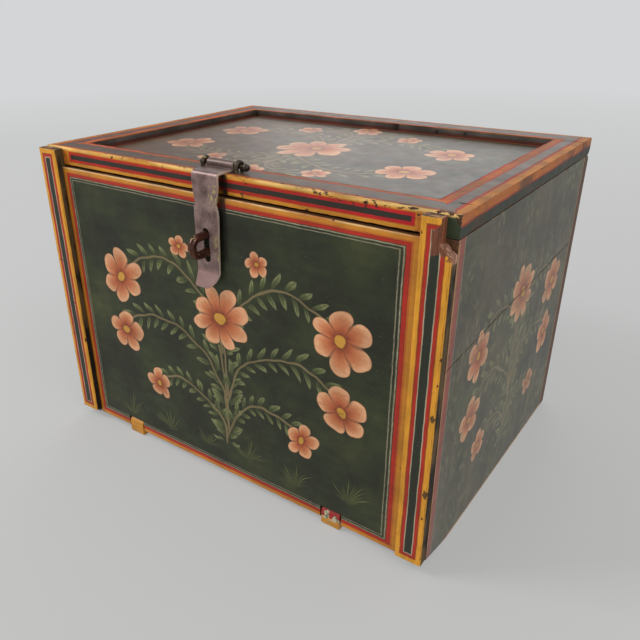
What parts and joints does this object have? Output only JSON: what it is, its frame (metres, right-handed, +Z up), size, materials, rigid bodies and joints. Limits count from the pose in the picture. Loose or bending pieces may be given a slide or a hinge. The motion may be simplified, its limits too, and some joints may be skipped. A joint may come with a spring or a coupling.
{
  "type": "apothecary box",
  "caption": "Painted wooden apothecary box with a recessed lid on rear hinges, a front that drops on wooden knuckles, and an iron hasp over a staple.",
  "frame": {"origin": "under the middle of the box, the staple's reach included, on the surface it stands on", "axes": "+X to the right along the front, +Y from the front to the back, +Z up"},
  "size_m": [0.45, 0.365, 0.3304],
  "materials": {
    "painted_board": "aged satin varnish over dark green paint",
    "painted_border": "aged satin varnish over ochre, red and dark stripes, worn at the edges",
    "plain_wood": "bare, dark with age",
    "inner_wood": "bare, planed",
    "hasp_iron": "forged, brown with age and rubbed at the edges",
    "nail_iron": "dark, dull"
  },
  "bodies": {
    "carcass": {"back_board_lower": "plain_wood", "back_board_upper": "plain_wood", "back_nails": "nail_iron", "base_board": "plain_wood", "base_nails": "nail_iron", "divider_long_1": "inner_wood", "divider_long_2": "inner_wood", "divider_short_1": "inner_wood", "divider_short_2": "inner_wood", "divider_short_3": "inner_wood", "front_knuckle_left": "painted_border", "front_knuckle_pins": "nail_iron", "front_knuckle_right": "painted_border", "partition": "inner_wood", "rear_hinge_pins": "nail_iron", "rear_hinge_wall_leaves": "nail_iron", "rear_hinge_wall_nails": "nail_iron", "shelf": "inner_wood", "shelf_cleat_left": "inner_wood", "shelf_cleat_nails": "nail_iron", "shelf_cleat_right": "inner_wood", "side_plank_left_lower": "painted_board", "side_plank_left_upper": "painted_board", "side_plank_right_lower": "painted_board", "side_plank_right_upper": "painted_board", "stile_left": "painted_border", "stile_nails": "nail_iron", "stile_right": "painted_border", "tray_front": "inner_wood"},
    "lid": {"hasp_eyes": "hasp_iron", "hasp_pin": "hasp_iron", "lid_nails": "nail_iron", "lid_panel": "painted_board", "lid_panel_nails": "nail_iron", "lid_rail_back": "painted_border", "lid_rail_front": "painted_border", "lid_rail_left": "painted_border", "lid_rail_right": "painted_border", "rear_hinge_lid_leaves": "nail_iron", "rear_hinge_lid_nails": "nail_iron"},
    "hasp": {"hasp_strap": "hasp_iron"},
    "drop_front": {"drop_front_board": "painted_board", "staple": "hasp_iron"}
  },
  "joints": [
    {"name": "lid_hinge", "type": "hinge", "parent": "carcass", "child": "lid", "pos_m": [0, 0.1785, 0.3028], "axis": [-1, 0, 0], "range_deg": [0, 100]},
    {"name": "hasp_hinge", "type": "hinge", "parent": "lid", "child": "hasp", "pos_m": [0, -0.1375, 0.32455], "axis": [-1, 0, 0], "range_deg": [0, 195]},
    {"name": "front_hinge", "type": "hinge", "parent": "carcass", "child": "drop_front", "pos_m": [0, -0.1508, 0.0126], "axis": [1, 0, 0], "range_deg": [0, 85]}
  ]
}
○ ○ ○ ○ ○ ○ ○
Each line of the material should be echoed exactly.

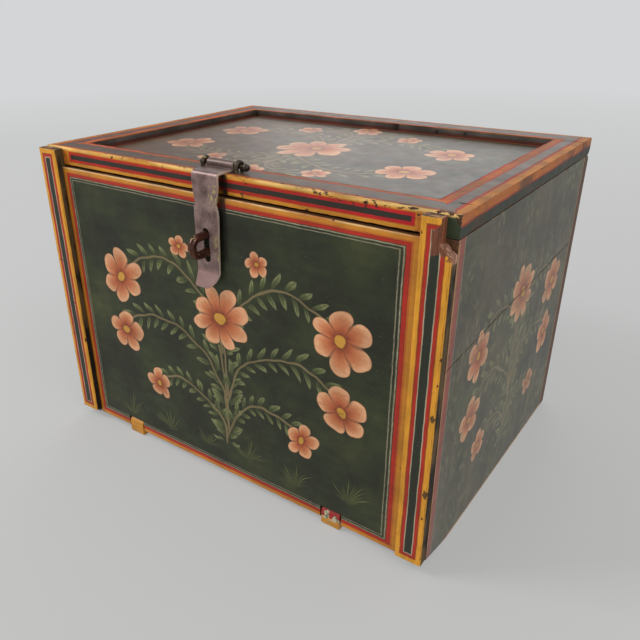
What parts and joints does this object have? Output only JSON: what it is, its frame (metres, right-handed, +Z up), size, materials, rigid bodies and joints. Limits count from the pose in the picture. Loose or bending pieces may be given a slide or a hinge. The motion may be simplified, its limits too, and some joints may be skipped. A joint may come with a spring or a coupling.
{
  "type": "apothecary box",
  "caption": "Painted wooden apothecary box with a recessed lid on rear hinges, a front that drops on wooden knuckles, and an iron hasp over a staple.",
  "frame": {"origin": "under the middle of the box, the staple's reach included, on the surface it stands on", "axes": "+X to the right along the front, +Y from the front to the back, +Z up"},
  "size_m": [0.45, 0.365, 0.3304],
  "materials": {
    "painted_board": "aged satin varnish over dark green paint",
    "painted_border": "aged satin varnish over ochre, red and dark stripes, worn at the edges",
    "plain_wood": "bare, dark with age",
    "inner_wood": "bare, planed",
    "hasp_iron": "forged, brown with age and rubbed at the edges",
    "nail_iron": "dark, dull"
  },
  "bodies": {
    "carcass": {"back_board_lower": "plain_wood", "back_board_upper": "plain_wood", "back_nails": "nail_iron", "base_board": "plain_wood", "base_nails": "nail_iron", "divider_long_1": "inner_wood", "divider_long_2": "inner_wood", "divider_short_1": "inner_wood", "divider_short_2": "inner_wood", "divider_short_3": "inner_wood", "front_knuckle_left": "painted_border", "front_knuckle_pins": "nail_iron", "front_knuckle_right": "painted_border", "partition": "inner_wood", "rear_hinge_pins": "nail_iron", "rear_hinge_wall_leaves": "nail_iron", "rear_hinge_wall_nails": "nail_iron", "shelf": "inner_wood", "shelf_cleat_left": "inner_wood", "shelf_cleat_nails": "nail_iron", "shelf_cleat_right": "inner_wood", "side_plank_left_lower": "painted_board", "side_plank_left_upper": "painted_board", "side_plank_right_lower": "painted_board", "side_plank_right_upper": "painted_board", "stile_left": "painted_border", "stile_nails": "nail_iron", "stile_right": "painted_border", "tray_front": "inner_wood"},
    "lid": {"hasp_eyes": "hasp_iron", "hasp_pin": "hasp_iron", "lid_nails": "nail_iron", "lid_panel": "painted_board", "lid_panel_nails": "nail_iron", "lid_rail_back": "painted_border", "lid_rail_front": "painted_border", "lid_rail_left": "painted_border", "lid_rail_right": "painted_border", "rear_hinge_lid_leaves": "nail_iron", "rear_hinge_lid_nails": "nail_iron"},
    "hasp": {"hasp_strap": "hasp_iron"},
    "drop_front": {"drop_front_board": "painted_board", "staple": "hasp_iron"}
  },
  "joints": [
    {"name": "lid_hinge", "type": "hinge", "parent": "carcass", "child": "lid", "pos_m": [0, 0.1785, 0.3028], "axis": [-1, 0, 0], "range_deg": [0, 100]},
    {"name": "hasp_hinge", "type": "hinge", "parent": "lid", "child": "hasp", "pos_m": [0, -0.1375, 0.32455], "axis": [-1, 0, 0], "range_deg": [0, 195]},
    {"name": "front_hinge", "type": "hinge", "parent": "carcass", "child": "drop_front", "pos_m": [0, -0.1508, 0.0126], "axis": [1, 0, 0], "range_deg": [0, 85]}
  ]
}